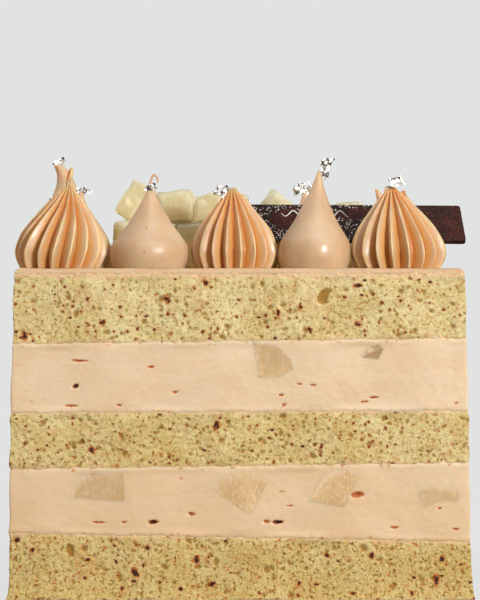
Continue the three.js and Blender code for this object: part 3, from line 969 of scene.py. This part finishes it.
creamLayers = [
    ("cream_lower", "lowerSponge", "lowerCream", 1.3, 21),
    ("cream_upper", "middleSponge", "upperCream", 3.2, 22),
]
creamPoints = []
for node, lower, upper, phase, seed in creamLayers:
    pits = creamPits(seed, node, lower, upper)
    piece = slab(node + "_cut", lower, upper, {**creamValues, "phase": phase, "pits": pits})
    creamPoints.append(points(piece.data) / mm)
    standFor(piece, node, creamMaterial)

piece = slab("cream_top_coat", "upperSponge", "top", topCoat)
standFor(piece, "cream_top", creamMaterial)
print("creams made")


pearShapes = {
    "top": {"bevel": 0.1, "voxel": 0.33, "smoothing": 2, "bumps": [(8, 2.3), (2.6, 0.3)]},
    "cut": {"bevel": 0.6, "voxel": 0.4, "smoothing": 5, "bumps": [(5, 0.5)]},
}


def dressPear(node, shape):
    # A copy of the plain block, with worn edges and a soft uneven face.
    piece = copyOfNode(node, node + "_flesh")
    edges = {"segments": 2, "limit_method": "ANGLE", "angle_limit": math.radians(25)}
    addModifier(piece, "BEVEL", width=shape["bevel"] * mm, **edges)
    addModifier(piece, "REMESH", mode="VOXEL", voxel_size=shape["voxel"] * mm, use_smooth_shade=True)
    addModifier(piece, "SMOOTH", factor=0.5, iterations=shape["smoothing"])
    for size, strength in shape["bumps"]:
        addRelief(piece, size, strength, 2)
    applyModifiers(piece)
    smoothShade(piece)
    return piece


# How a piece of pear lies in the face of the cream, in millimetres. How far a point faces out is 1 at most.
cutFace = {
    "skin": 60,  # the cream's side lies farther from the middle than this
    "depth": 1.8,  # how far behind the cut face its edge goes
    "proud": 0.04,  # of the cream
    "rimFacing": 0.8,  # points that face out less are its rim
    "dip": 0.8,  # how far the rim runs in
    "dipFacing": 0.88,  # where that starts
    "dipOver": 0.3,  # and over how much of the turn it grows
    "frontFacing": 0.4,  # points that face out less are only pressed in
    "creaseAngle": 28,
}
# The veil of cream that the knife left on it, thick along the edges that look up and to the left.
creamVeil = {
    "width": 0.7,
    "widthUpLeft": 1.8,
    "torn": ((0.7, 1.3), (2.1, 0.6)),  # rate and size of two noises
    "most": 0.9,
}


def layFlush(piece, side):
    # The cut face lies a hair proud of the cream round it, and its rim runs in behind. Gives back the veil.
    axis, sign = sidesOfCake[side]

    def seen(p):
        return (p[1 - axis], p[2], 0)

    around = np.concatenate([co[(co[:, axis] * sign > cutFace["skin"])] for co in creamPoints])
    tree = treeOf([(i, seen(p)) for i, p in enumerate(around)])
    mesh = piece.data
    co = points(mesh) / mm
    facing = points(mesh, "normal")[:, axis] * sign
    out = co[:, axis] * sign
    face = np.nonzero(out > out.max() - cutFace["depth"])[0]
    rim = [i for i in face if facing[i] < cutFace["rimFacing"]]
    rimTree = treeOf([(i, seen(co[i])) for i in rim])
    veil = np.zeros(len(co))
    for i in face:
        _, near, _ = tree.find(seen(co[i]))
        dip = min(1, max(0, (cutFace["dipFacing"] - facing[i]) / cutFace["dipOver"]))
        level = around[near, axis] * sign + cutFace["proud"] - cutFace["dip"] * dip
        co[i, axis] = sign * (level if facing[i] > cutFace["frontFacing"] else min(out[i], level))
        edge, _, away = rimTree.find(seen(co[i]))
        slant = (edge[1] - co[i, 2] - (edge[0] - co[i, 1 - axis])) / (away + 0.3)
        wide = creamVeil["width"] + creamVeil["widthUpLeft"] * max(0, slant)
        torn = sum((size * noise.noise(Vector(co[i]) * rate) for rate, size in creamVeil["torn"]), 1)
        veil[i] = min(creamVeil["most"], max(0, (1 - away / wide) * torn))
    movePoints(mesh, co * mm)
    choose(piece)
    bpy.ops.object.shade_smooth_by_angle(angle=math.radians(cutFace["creaseAngle"]))
    return veil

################

### GIVEN INSTRUCTION
Reproduce, please, the lines of the material from its first line down to the line containing "return piece", keeping both ends and nothing beyond them.

### TASK OUTPUT
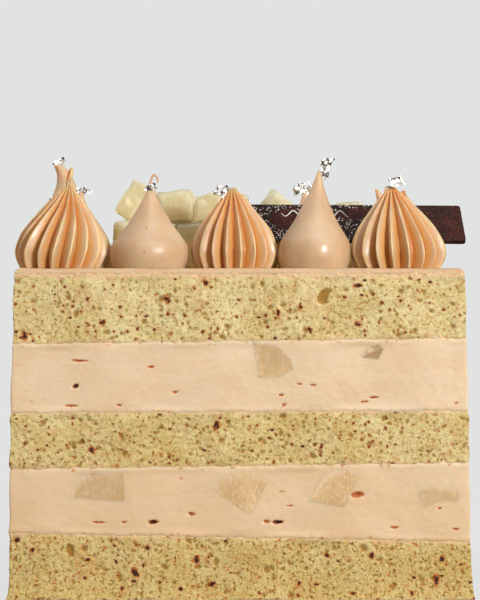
Continue the three.js and Blender code for this object: part 3, from line 969 of scene.py. This part finishes it.
creamLayers = [
    ("cream_lower", "lowerSponge", "lowerCream", 1.3, 21),
    ("cream_upper", "middleSponge", "upperCream", 3.2, 22),
]
creamPoints = []
for node, lower, upper, phase, seed in creamLayers:
    pits = creamPits(seed, node, lower, upper)
    piece = slab(node + "_cut", lower, upper, {**creamValues, "phase": phase, "pits": pits})
    creamPoints.append(points(piece.data) / mm)
    standFor(piece, node, creamMaterial)

piece = slab("cream_top_coat", "upperSponge", "top", topCoat)
standFor(piece, "cream_top", creamMaterial)
print("creams made")


pearShapes = {
    "top": {"bevel": 0.1, "voxel": 0.33, "smoothing": 2, "bumps": [(8, 2.3), (2.6, 0.3)]},
    "cut": {"bevel": 0.6, "voxel": 0.4, "smoothing": 5, "bumps": [(5, 0.5)]},
}


def dressPear(node, shape):
    # A copy of the plain block, with worn edges and a soft uneven face.
    piece = copyOfNode(node, node + "_flesh")
    edges = {"segments": 2, "limit_method": "ANGLE", "angle_limit": math.radians(25)}
    addModifier(piece, "BEVEL", width=shape["bevel"] * mm, **edges)
    addModifier(piece, "REMESH", mode="VOXEL", voxel_size=shape["voxel"] * mm, use_smooth_shade=True)
    addModifier(piece, "SMOOTH", factor=0.5, iterations=shape["smoothing"])
    for size, strength in shape["bumps"]:
        addRelief(piece, size, strength, 2)
    applyModifiers(piece)
    smoothShade(piece)
    return piece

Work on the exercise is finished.